The College Fix has done an admirable job of chronicling campus issues.  When it comes to criminal law issues, it’s way outside of its wheelhouse, which makes it an easy mark to accept lies. Kelly, of course, is utterly full of shit, but it would require a minimal knowledge of how Stop & Frisk happened to recognize that Kelly was spewing nonsense.

This preference for “proactive” over “reactive policing” resulted in several thousand fewer homicides under Michael Bloomberg than in the previous 12 years, as well as a 72 percent drop in minority deaths, Kelly said.

The policy also led to the confiscation of “thousands of illegal weapons,” he continued: “I don’t know how to say it more emphatically – this tactic saved lives.”

Fewer homicides in New York City?

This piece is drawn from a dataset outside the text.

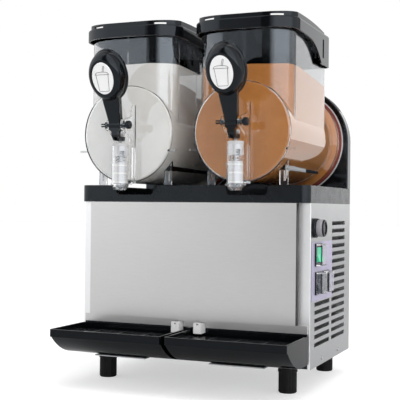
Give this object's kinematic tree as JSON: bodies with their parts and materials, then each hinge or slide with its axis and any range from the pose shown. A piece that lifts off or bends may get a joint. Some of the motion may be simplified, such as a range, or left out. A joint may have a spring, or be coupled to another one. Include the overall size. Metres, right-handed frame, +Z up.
{
  "type": "slush machine",
  "caption": "Countertop slush machine with clear horizontal bowls, stirring screws round cooling drums, lever taps, drip trays and a louvred stainless cooling cabinet.",
  "frame": {"origin": "middle of the footprint of the whole machine, on the surface that the feet stand on", "axes": "+Z up, -Y towards the taps and trays, +X to the right of someone facing the taps"},
  "size_m": [0.4202, 0.4233, 0.5926],
  "materials": {
    "stainless": "satin brushed",
    "steel": "machined",
    "bright_steel": "bright",
    "galvanised": "dull galvanised",
    "black_gloss": "gloss",
    "black_satin": "satin",
    "clear": "clear, polished",
    "white_plastic": "smooth",
    "grey_plastic": "fine texture",
    "gasket_red": "soft silicone",
    "rubber_black": "matt",
    "seal_white": "soft silicone",
    "bronze": "sintered",
    "motor_grey": "cast",
    "compressor_black": "enamel",
    "coil_aluminium": "finned",
    "green_lens": "translucent"
  },
  "bodies": {
    "chassis": {"base_pan": "galvanised", "side_panel_left": "stainless", "side_panel_right": "stainless", "rear_panel": "stainless", "front_panel": "stainless", "lower_front_rail": "stainless", "kick_panel": "black_satin", "top_cover": "black_satin", "rear_housing": "black_gloss", "motor_cover": "black_satin", "seal_plates": "white_plastic", "bowl_gaskets": "gasket_red", "evaporator_left": "stainless", "evaporator_right": "stainless", "shaft_bushings": "bronze", "gearmotor_left": "motor_grey", "gearmotor_right": "motor_grey", "drain_spouts": "white_plastic", "control_plate": "grey_plastic", "switch_frames": "black_satin", "switch_covers": "clear", "thermostat": "black_satin", "compressor": "compressor_black", "condenser": "coil_aluminium", "fan_motor": "motor_grey", "control_box": "black_satin", "cord_gland": "black_satin", "feet": "rubber_black", "panel_screws": "steel"},
    "auger_left_body": {"auger_left": "white_plastic", "auger_shaft_left": "steel"},
    "bowl_left_body": {"bowl_left": "clear", "lever_pin_left": "black_satin", "tap_cap_left": "white_plastic", "tap_spring_left": "bright_steel"},
    "lid_left_body": {"lid_left": "black_gloss"},
    "lever_left_body": {"tap_lever_left": "black_gloss", "lever_badge_left": "white_plastic"},
    "piston_left_body": {"tap_piston_left": "white_plastic", "piston_seals_left": "seal_white"},
    "tray_left_body": {"drip_tray_left": "black_gloss"},
    "grid_left_body": {"drip_grid_left": "black_gloss"},
    "bowl_rocker_left_body": {"bowl_switch_rocker_left": "black_satin"},
    "auger_right_body": {"auger_right": "white_plastic", "auger_shaft_right": "steel"},
    "bowl_right_body": {"bowl_right": "clear", "lever_pin_right": "black_satin", "tap_cap_right": "white_plastic", "tap_spring_right": "bright_steel"},
    "lid_right_body": {"lid_right": "black_gloss"},
    "lever_right_body": {"tap_lever_right": "black_gloss", "lever_badge_right": "white_plastic"},
    "piston_right_body": {"tap_piston_right": "white_plastic", "piston_seals_right": "seal_white"},
    "tray_right_body": {"drip_tray_right": "black_gloss"},
    "grid_right_body": {"drip_grid_right": "black_gloss"},
    "bowl_rocker_right_body": {"bowl_switch_rocker_right": "black_satin"},
    "main_rocker_body": {"main_switch_rocker": "green_lens"},
    "knob_body": {"thermostat_knob": "black_satin"},
    "fan_body": {"fan_blade": "black_satin"}
  },
  "joints": [
    {"name": "auger_spin_left", "type": "hinge", "parent": "chassis", "child": "auger_left_body", "pos_m": [-0.10715, -0.07646, 0.4084], "axis": [0, 1, 0], "continuous": true},
    {"name": "bowl_slide_left", "type": "slide", "parent": "chassis", "child": "bowl_left_body", "axis": [0, -1, 0], "range_m": [0, 0.26]},
    {"name": "lid_lift_left", "type": "slide", "parent": "bowl_left_body", "child": "lid_left_body", "axis": [0, 0, 1], "range_m": [0, 0.08]},
    {"name": "lever_pull_left", "type": "hinge", "parent": "bowl_left_body", "child": "lever_left_body", "pos_m": [-0.10715, -0.15646, 0.419], "axis": [1, 0, 0], "range_deg": [0, 40], "stiffness_Nm_per_rad": 1.5, "springref_deg": -11.46},
    {"name": "piston_lift_left", "type": "slide", "parent": "bowl_left_body", "child": "piston_left_body", "axis": [0, 0, 1], "range_m": [0, 0.0088], "deforming": ["tap_spring_left"]},
    {"name": "tray_slide_left", "type": "slide", "parent": "chassis", "child": "tray_left_body", "axis": [0, -1, 0], "range_m": [0, 0.12]},
    {"name": "grid_lift_left", "type": "slide", "parent": "tray_left_body", "child": "grid_left_body", "axis": [0, 0, 1], "range_m": [0, 0.04]},
    {"name": "auger_spin_right", "type": "hinge", "parent": "chassis", "child": "auger_right_body", "pos_m": [0.09025, -0.07646, 0.4084], "axis": [0, 1, 0], "continuous": true},
    {"name": "bowl_slide_right", "type": "slide", "parent": "chassis", "child": "bowl_right_body", "axis": [0, -1, 0], "range_m": [0, 0.26]},
    {"name": "lid_lift_right", "type": "slide", "parent": "bowl_right_body", "child": "lid_right_body", "axis": [0, 0, 1], "range_m": [0, 0.08]},
    {"name": "lever_pull_right", "type": "hinge", "parent": "bowl_right_body", "child": "lever_right_body", "pos_m": [0.09025, -0.15646, 0.419], "axis": [1, 0, 0], "range_deg": [0, 40], "stiffness_Nm_per_rad": 1.5, "springref_deg": -11.46},
    {"name": "piston_lift_right", "type": "slide", "parent": "bowl_right_body", "child": "piston_right_body", "axis": [0, 0, 1], "range_m": [0, 0.0088], "deforming": ["tap_spring_right"]},
    {"name": "tray_slide_right", "type": "slide", "parent": "chassis", "child": "tray_right_body", "axis": [0, -1, 0], "range_m": [0, 0.12]},
    {"name": "grid_lift_right", "type": "slide", "parent": "tray_right_body", "child": "grid_right_body", "axis": [0, 0, 1], "range_m": [0, 0.04]},
    {"name": "main_rocker_tip", "type": "hinge", "parent": "chassis", "child": "main_rocker_body", "pos_m": [0.19395, -0.04046, 0.2166], "axis": [0, 1, 0], "range_deg": [0, 20]},
    {"name": "bowl_rocker_left_tip", "type": "hinge", "parent": "chassis", "child": "bowl_rocker_left_body", "pos_m": [0.19395, -0.03846, 0.1718], "axis": [0, 1, 0], "range_deg": [0, 20]},
    {"name": "bowl_rocker_right_tip", "type": "hinge", "parent": "chassis", "child": "bowl_rocker_right_body", "pos_m": [0.19395, 0.00354, 0.1718], "axis": [0, 1, 0], "range_deg": [0, 20]},
    {"name": "thermostat_turn", "type": "hinge", "parent": "chassis", "child": "knob_body", "pos_m": [0.19655, -0.05946, 0.259], "axis": [1, 0, 0], "range_deg": [0, 270]},
    {"name": "fan_spin", "type": "hinge", "parent": "chassis", "child": "fan_body", "pos_m": [0.10555, 0.08854, 0.14], "axis": [1, 0, 0], "continuous": true}
  ],
  "couplings": [
    {"joint": "piston_lift_left", "follows": "lever_pull_left", "m_per_rad": 0.0125},
    {"joint": "piston_lift_right", "follows": "lever_pull_right", "m_per_rad": 0.0125}
  ]
}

Sure. And everywhere else where there was no Stop & Frisk. Sure. Correlation does not prove causation. Not even when Kelly tries to sell it to people who aren’t good with logical fallacies.

And then there are the millions (yes, millions) of frisks that produced a few thousand guns.  These were flagrantly unconstitutional risks, cops tossing black kids against brick walls because their supervisor told them to make their numbers. And that’s the “trends” of which he speaks; only toss kids in uptown Manhattan and the Bronx, and the numbers show that all the crime happens in uptown Manhattan and the Bronx. Empirical magic. For the clueless.

Want real numbers?

The only difference is that the total number of people subject to stop and frisk for nothing has increased from 469,000 (2007) to 490,000 (2009) to 575,000 this year, all but 53,000 being black or Latino.  The good news, however, is that of the more than half a million people stopped and frisked, the cops recovered 762 guns.

This was just three years’ worth, but as Stop & Frisk went on, the numbers continued.  Kelly didn’t mention that his cops tossed more than a half million black kids against walls to find 762 guns.  That wouldn’t have made him look like nearly as much of a hero.

“I don’t know how to say it more emphatically – this tactic saved lives.”

Did it save lives? Probably. How many can never be said, and the drop in homicides in New York City and every other city in America isn’t the metric, even if Kelly wants to pretend it is.  And the only cost for the unknown number of lives saved was a half million black kids’ constitutional rights forfeited.

What can’t be explained is that the College Fix, a staunch defender of the First Amendment, has neither a clue nor concern about the rank violation of the Fourth Amendment. Kelly lied, and they uncritically bought it for the wrong reason.

Yes, it was deeply wrong that Brown University stifled Kelly’s speech because the students hated what he would say about Stop & Frisk.  Their inability to hear words they dislike is an affront to free speech, and Brown deserves to be castigated for its failure to respect speech that doesn’t comport with what their delicate students want to hear.

But the “disinvitation” of Ray Kelly being wrong doesn’t make what Ray Kelly has to say right.  Let liars like Kelly speak. Then counter their lies with the facts, the numbers, the law.  Honor the First Amendment to the Constitution, but honor the rest of the Constitution as well.  It comes as a bundle, not a la carte.

And if you lack the substantive knowledge and expertise to distinguish the difference between lies and reality, then try not to let the fact that a guy like Ray Kelly was disinvited, a victim of Brown’s hatred of free speech, influence your grasp of what Kelly actually has to say. Brown was wrong to silence Kelly. They weren’t wrong about Kelly. He’s every bit as full of shit as they said.

2 thoughts on “Ray Kelly: Disinvited (But Still Full Of Shit)

  1. Aaron

    I understand the concept of irony. I’m able to describe an ironic situation if prompted. However, I’m loathe to use the term because I almost always have this nagging doubt about whether or not I’m using it correctly. No doubt this time. This is irony.